HTTP (hypertext transfer protocol): Recall that a protocol is a set of rules for exchanging information on a network. HTTP is a high-level protocol used to exchange information between a browser and a server. The HTTP protocol uses TCP/IP to locate and make a connection between the browser and the server. The messages sent between the browser and server are either request or response messages. The request message contains 1) a request line containing the name of the requested file and whether the request is a GET or POST (see Tech Talk in this section), 2) a header containing information such as the type of browser and operating system, and 3) a body containing data, for example, data entered into a form. The response from the server will contain 1) a response line with a code indicating that the requested file was found or an error code (almost everyone has had to deal with the dreaded HTTP 404 Error - file not found) if there was a problem, 2) header information such as the type of server software, and 3) a body containing the HTML of the requested file. An HTTP request and response is illustrated in Figure 44.
Tech Talk
GET and POST: In the request line sent from the browser to the server is an HTTP command called the method. The method is usually a GET or a POST. The GET method is a request for a specific URL. With a GET request, the body is empty. The POST method tells the server that data will be sent in the body of the request. The POST method is used when you submit forms.

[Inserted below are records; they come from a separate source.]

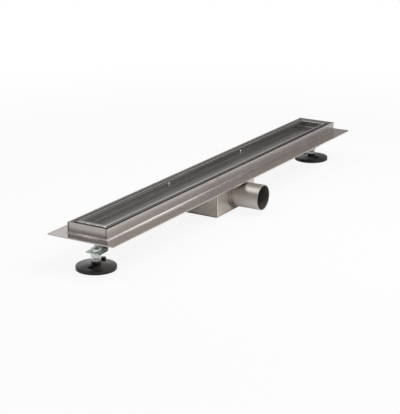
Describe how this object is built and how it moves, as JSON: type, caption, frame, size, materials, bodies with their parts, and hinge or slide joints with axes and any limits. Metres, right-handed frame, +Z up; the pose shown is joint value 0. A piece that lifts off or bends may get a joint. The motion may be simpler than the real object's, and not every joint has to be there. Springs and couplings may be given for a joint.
{
  "type": "linear channel drain",
  "caption": "Long shallow steel channel drain with a tile tray, flat sealing flange, trap box with side outlet pipe and height-adjustable feet.",
  "frame": {"origin": "middle of the tray's floor, on its upper face, where the tile is bedded", "axes": "+X along the channel, the outlet pipe points to -Y, +Z up out of the finished floor"},
  "size_m": [0.7354, 0.1378, 0.0672],
  "materials": {
    "stainless": "brushed",
    "zinc": "zinc plated",
    "siphon_plastic": "satin",
    "seal_rubber": "matte",
    "pad_black": "satin black"
  },
  "bodies": {
    "channel": {"gutter": "stainless", "end_plate_left": "stainless", "end_plate_right": "stainless", "flange": "stainless", "trap_box": "stainless", "outlet_pipe": "stainless", "tile_tray": "stainless", "siphon_tube": "siphon_plastic", "siphon_cup": "siphon_plastic", "siphon_seal": "seal_rubber", "tray_clip_left_back": "stainless", "tray_rivet_left_back": "stainless", "tray_clip_left_front": "stainless", "tray_rivet_left_front": "stainless", "tray_clip_right_back": "stainless", "tray_rivet_right_back": "stainless", "tray_clip_right_front": "stainless", "tray_rivet_right_front": "stainless", "bracket_left": "zinc", "bracket_right": "zinc"},
    "height_nut_left": {"height_nut_left": "zinc"},
    "lock_nut_left": {"lock_nut_left": "zinc"},
    "stud_left": {"stud_left": "zinc"},
    "pad_left": {"pad_left": "pad_black"},
    "height_nut_right": {"height_nut_right": "zinc"},
    "lock_nut_right": {"lock_nut_right": "zinc"},
    "stud_right": {"stud_right": "zinc"},
    "pad_right": {"pad_right": "pad_black"}
  },
  "joints": [
    {"name": "height_nut_left_turn", "type": "hinge", "parent": "channel", "child": "height_nut_left", "pos_m": [-0.3309, 0, -0.03695], "axis": [0, 0, 1], "range_deg": [-518.4, 864]},
    {"name": "lock_nut_left_turn", "type": "hinge", "parent": "channel", "child": "lock_nut_left", "pos_m": [-0.3309, 0, -0.02945], "axis": [0, 0, 1], "range_deg": [-518.4, 864]},
    {"name": "foot_left_height", "type": "slide", "parent": "channel", "child": "stud_left", "axis": [0, 0, -1], "range_m": [-0.0018, 0.003]},
    {"name": "pad_left_swivel", "type": "hinge", "parent": "stud_left", "child": "pad_left", "pos_m": [-0.3309, 0, -0.05], "axis": [0, 0, 1], "continuous": true},
    {"name": "height_nut_right_turn", "type": "hinge", "parent": "channel", "child": "height_nut_right", "pos_m": [0.3309, 0, -0.03695], "axis": [0, 0, 1], "range_deg": [-518.4, 864]},
    {"name": "lock_nut_right_turn", "type": "hinge", "parent": "channel", "child": "lock_nut_right", "pos_m": [0.3309, 0, -0.02945], "axis": [0, 0, 1], "range_deg": [-518.4, 864]},
    {"name": "foot_right_height", "type": "slide", "parent": "channel", "child": "stud_right", "axis": [0, 0, -1], "range_m": [-0.0018, 0.003]},
    {"name": "pad_right_swivel", "type": "hinge", "parent": "stud_right", "child": "pad_right", "pos_m": [0.3309, 0, -0.05], "axis": [0, 0, 1], "continuous": true}
  ],
  "couplings": [
    {"joint": "height_nut_left_turn", "follows": "foot_left_height", "rad_per_m": 5026.5},
    {"joint": "lock_nut_left_turn", "follows": "foot_left_height", "rad_per_m": 5026.5},
    {"joint": "height_nut_right_turn", "follows": "foot_right_height", "rad_per_m": 5026.5},
    {"joint": "lock_nut_right_turn", "follows": "foot_right_height", "rad_per_m": 5026.5}
  ]
}
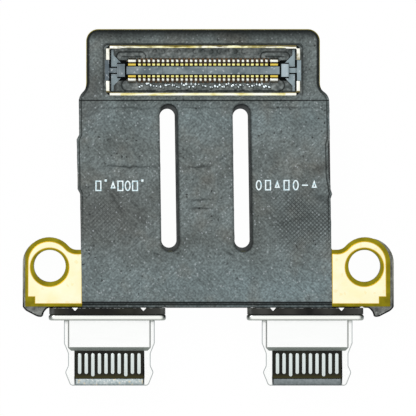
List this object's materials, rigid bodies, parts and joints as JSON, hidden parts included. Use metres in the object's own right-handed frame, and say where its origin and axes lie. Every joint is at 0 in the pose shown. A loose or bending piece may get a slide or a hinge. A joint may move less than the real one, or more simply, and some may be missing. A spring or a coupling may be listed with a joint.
{
  "type": "laptop twin reversible charging-port flex board",
  "caption": "Twin reversible charging-port board for a laptop: open-tongue ports, screw ears, slotted shielded flex tail and a fine-pitch board connector.",
  "frame": {"origin": "midway between the two screw holes, on the bracket's underside", "axes": "+X along the two ports, +Y from the ports towards the board connector, +Z out of the board's face"},
  "size_m": [0.0282, 0.027, 0.0036],
  "materials": {
    "flex_core": "olive solder mask over polyimide, satin",
    "rigid_board": "glass-epoxy board, matt edge",
    "shield_film": "black conductive shield film, fine matt grain",
    "stiffener_steel": "stamped stainless steel",
    "gold_plating": "gold plating, bright",
    "contact_plating": "pale bright plating",
    "connector_plastic": "moulded liquid-crystal polymer, matt",
    "connector_shield": "tinned steel, bright",
    "black_bracket": "black coated die casting, satin",
    "port_plastic": "moulded liquid-crystal polymer, black",
    "port_steel": "nickel-plated steel, satin"
  },
  "bodies": {
    "root": {"base_bracket": "black_bracket", "board_connector_front_fence": "connector_shield", "board_connector_housing": "connector_plastic", "board_connector_power_contacts": "gold_plating", "board_connector_rear_fence": "connector_shield", "board_connector_signal_contacts": "gold_plating", "flex_circuit": "flex_core", "head_shield_film": "shield_film", "head_stiffener": "stiffener_steel", "left_ground_pad": "gold_plating", "left_port_bottom_contacts": "contact_plating", "left_port_flange": "port_steel", "left_port_housing": "port_plastic", "left_port_lower_collar": "port_steel", "left_port_midplate": "port_steel", "left_port_rear_shell": "port_steel", "left_port_top_contacts": "contact_plating", "left_port_upper_collar": "port_steel", "main_shield_film": "shield_film", "port_board": "rigid_board", "right_ground_pad": "gold_plating", "right_port_bottom_contacts": "contact_plating", "right_port_flange": "port_steel", "right_port_housing": "port_plastic", "right_port_lower_collar": "port_steel", "right_port_midplate": "port_steel", "right_port_rear_shell": "port_steel", "right_port_top_contacts": "contact_plating", "right_port_upper_collar": "port_steel", "underside_shield_film": "shield_film"}
  },
  "joints": []
}
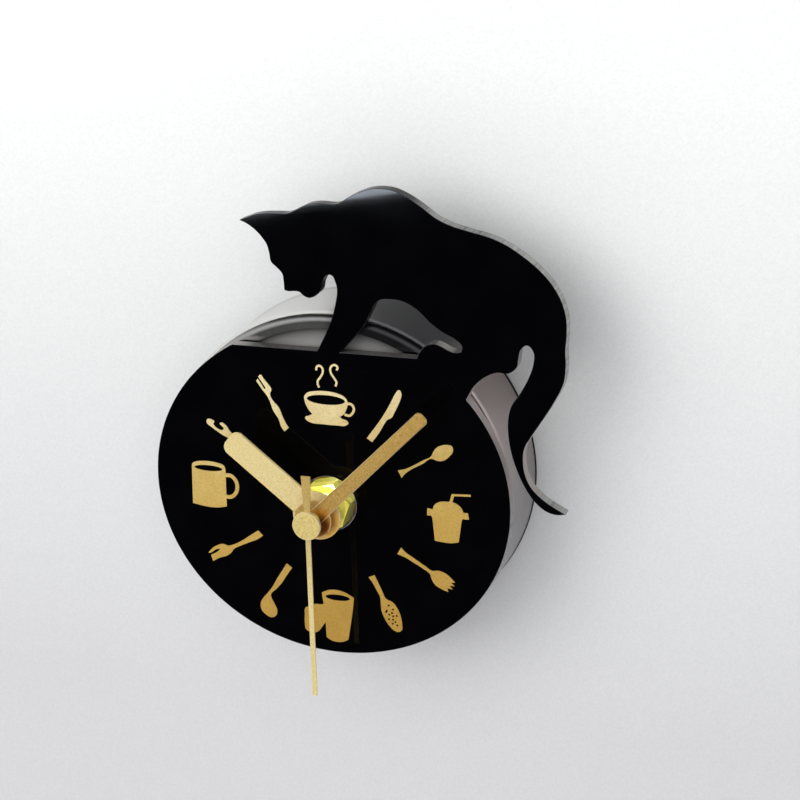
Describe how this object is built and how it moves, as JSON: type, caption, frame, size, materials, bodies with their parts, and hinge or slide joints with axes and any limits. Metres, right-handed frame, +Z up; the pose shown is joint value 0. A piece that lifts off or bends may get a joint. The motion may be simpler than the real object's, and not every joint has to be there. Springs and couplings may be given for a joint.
{
  "type": "novelty wall clock",
  "caption": "Magnetic wall clock: a flat black cat and fishbowl panel with gold kitchen markers and hands, on a round tin that holds a battery quartz movement.",
  "frame": {"origin": "centre of the round tin on the magnets' rear face, where the clock rests on a steel door", "axes": "+X to the viewer's right, +Y into the door, +Z up; the dial faces -Y"},
  "size_m": [0.1034, 0.0426, 0.1215],
  "materials": {
    "acrylic": "polished black acrylic, satin laser-cut edges",
    "gold_print": "satin gold ink",
    "foam": "closed-cell foam",
    "tin": "satin tin plate",
    "black_abs": "moulded, fine texture",
    "magnet_plate": "nickel plate",
    "case_plastic": "moulded, fine texture",
    "screw_steel": "zinc plate",
    "gasket_rubber": "matt",
    "nut_brass": "turned, bright",
    "washer_steel": "turned",
    "hand_gold": "satin champagne gold, fine grain",
    "wheel_acetal": "natural acetal",
    "rotor_ferrite": "sintered",
    "stator_iron": "annealed lamination",
    "bobbin_plastic": "moulded",
    "copper_wire": "enamelled copper wire",
    "board_green": "solder mask",
    "contact_steel": "nickel plate",
    "cell_steel": "nickel-plated can",
    "cell_sleeve": "printed film sleeve, no lettering"
  },
  "bodies": {
    "clock": {"front_panel": "acrylic", "dial_print": "gold_print", "mounting_pad": "foam", "tin_case": "tin", "back_plate": "black_abs", "magnets": "magnet_plate", "movement_front": "case_plastic", "movement_back": "case_plastic", "case_screws": "screw_steel", "case_gasket": "gasket_rubber", "shaft_bush": "nut_brass", "dial_washer": "washer_steel", "hex_nut": "nut_brass", "stator": "stator_iron", "coil_bobbin": "bobbin_plastic", "coil_winding": "copper_wire", "circuit_board": "board_green", "crystal": "screw_steel", "chip": "black_abs", "plus_contact": "contact_steel", "minus_contact": "contact_steel"},
    "seconds": {"second_hand": "hand_gold", "second_cap": "hand_gold", "seconds_wheel": "wheel_acetal"},
    "rotor": {"rotor_pinion": "wheel_acetal", "rotor_magnet": "rotor_ferrite"},
    "middle": {"middle_wheel": "wheel_acetal"},
    "third": {"third_wheel": "wheel_acetal"},
    "centre": {"centre_wheel": "wheel_acetal"},
    "minutes": {"minute_hand": "hand_gold", "minute_pipe": "nut_brass"},
    "hours": {"hour_hand": "hand_gold", "hour_wheel": "wheel_acetal"},
    "motion": {"motion_wheel": "wheel_acetal"},
    "knob": {"setting_knob": "black_abs"},
    "cell": {"battery": "cell_steel", "battery_sleeve": "cell_sleeve"}
  },
  "joints": [
    {"name": "second_hand_spin", "type": "hinge", "parent": "clock", "child": "seconds", "pos_m": [0.0001, -0.041, -0.0022], "axis": [0, 1, 0], "continuous": true},
    {"name": "middle_wheel_spin", "type": "hinge", "parent": "clock", "child": "middle", "pos_m": [0.00478, -0.01, 0.00591], "axis": [0, 1, 0], "continuous": true},
    {"name": "rotor_spin", "type": "hinge", "parent": "clock", "child": "rotor", "pos_m": [0.01205, -0.01, 0.01011], "axis": [0, 1, 0], "continuous": true},
    {"name": "third_wheel_spin", "type": "hinge", "parent": "clock", "child": "third", "pos_m": [-0.00639, -0.0136, 0.00429], "axis": [0, 1, 0], "continuous": true},
    {"name": "centre_wheel_spin", "type": "hinge", "parent": "clock", "child": "centre", "pos_m": [0.0001, -0.015, -0.0022], "axis": [0, 1, 0], "continuous": true},
    {"name": "minute_hand_spin", "type": "hinge", "parent": "clock", "child": "minutes", "pos_m": [0.0001, -0.038, -0.0022], "axis": [0, 1, 0], "continuous": true},
    {"name": "motion_wheel_spin", "type": "hinge", "parent": "clock", "child": "motion", "pos_m": [0.00799, -0.017, -0.00507], "axis": [0, 1, 0], "continuous": true},
    {"name": "hour_hand_spin", "type": "hinge", "parent": "clock", "child": "hours", "pos_m": [0.0001, -0.0354, -0.0022], "axis": [0, 1, 0], "continuous": true},
    {"name": "setting_knob_spin", "type": "hinge", "parent": "clock", "child": "knob", "pos_m": [0.01557, -0.003, -0.0007], "axis": [0, 1, 0], "continuous": true},
    {"name": "battery_slide", "type": "slide", "parent": "clock", "child": "cell", "axis": [0, 1, 0], "range_m": [0, 0.03]}
  ],
  "couplings": [
    {"joint": "middle_wheel_spin", "follows": "second_hand_spin", "ratio": -5},
    {"joint": "rotor_spin", "follows": "second_hand_spin", "ratio": 30},
    {"joint": "third_wheel_spin", "follows": "second_hand_spin", "ratio": -0.13333},
    {"joint": "centre_wheel_spin", "follows": "second_hand_spin", "ratio": 0.016667},
    {"joint": "motion_wheel_spin", "follows": "minute_hand_spin", "ratio": -0.33333},
    {"joint": "hour_hand_spin", "follows": "minute_hand_spin", "ratio": 0.083333},
    {"joint": "setting_knob_spin", "follows": "minute_hand_spin", "ratio": 0.85714}
  ]
}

HTML (hypertext markup language): This is the language used by the browser to display the text and graphics on a Web page. In the next chapter we describe what a markup language is, and how to create a Web page using HTML.
URL (uniform resource locator): This is the "address" of a Web page. When you click on a link in a Web page, you are taken to a new location. The link contains the URL for your destination and the URL must follow a very specific syntax used in naming the destination.
Figure 4-4 An http Request.
There are three parts to a URL. They are:
The Internet protocol used, e.g., HTTP (or FTP or Telnet as discussed later)
The address or name of the server
The location and name of the file on the server
Consider the URL in Figure 45. In this example, the protocol is HTTP. The name of the server or host machine is gsbkip.uchicago.edu. The target file being requested by the browser is named foo.html. It is located in the directory tmpwhich is a subdirectory of htmls. Thus, the URL specifies the directory path for the requested file.
Figure 4--5 The parts of a URL
Suppose a user with a browser views a Web page that has a link in its hypertext to the file foo.html on the machine gsbkip.uchicago.edu. The text and graphics of the Web page are displayed according to the underlying HTML. The link contains the URL given above in the example so the packets know what server to go to and what file to retrieve. When the user clicks on that link an HTTP request for the file foo.htmlis sent over the Internet to the server machine, gsbkip.uchicago.edu. The server machine then returns the requested file. The beauty of this process is that the operating systems used by the desktop machine and by the server machine are irrelevant. They do not have to be compatible.
There are two pieces of software required for this process to take place. The desktop PC must have a browser such as Netscape Navigator or Internet Explorer. The server machine must have an HTTP server. The HTTP server software is "listening" for packets addressed to it. When we use the term server we are referring to two things. Server refers to both the physical machine as well as the software on the machine that is serving up the files. When the server software receives packets requesting files, it sends the requested file back to the desktop PC.
There are a number of server software packages on the market. The current leader is Apache with almost 60 percent of the market [122]. Apache is open source software. It runs in the Linux, Unix, and Windows environments. The name Apache came about because the software is "a patch" work of code from the numerous independent coders who worked on it. The Windows 2000 operating system comes bundled with Internet Information Server, which is Microsoft's HTTP server. It has about 20 percent of market share. Sun Microsystems' iPlanet is a distant third, with about 6.5 percent of the market.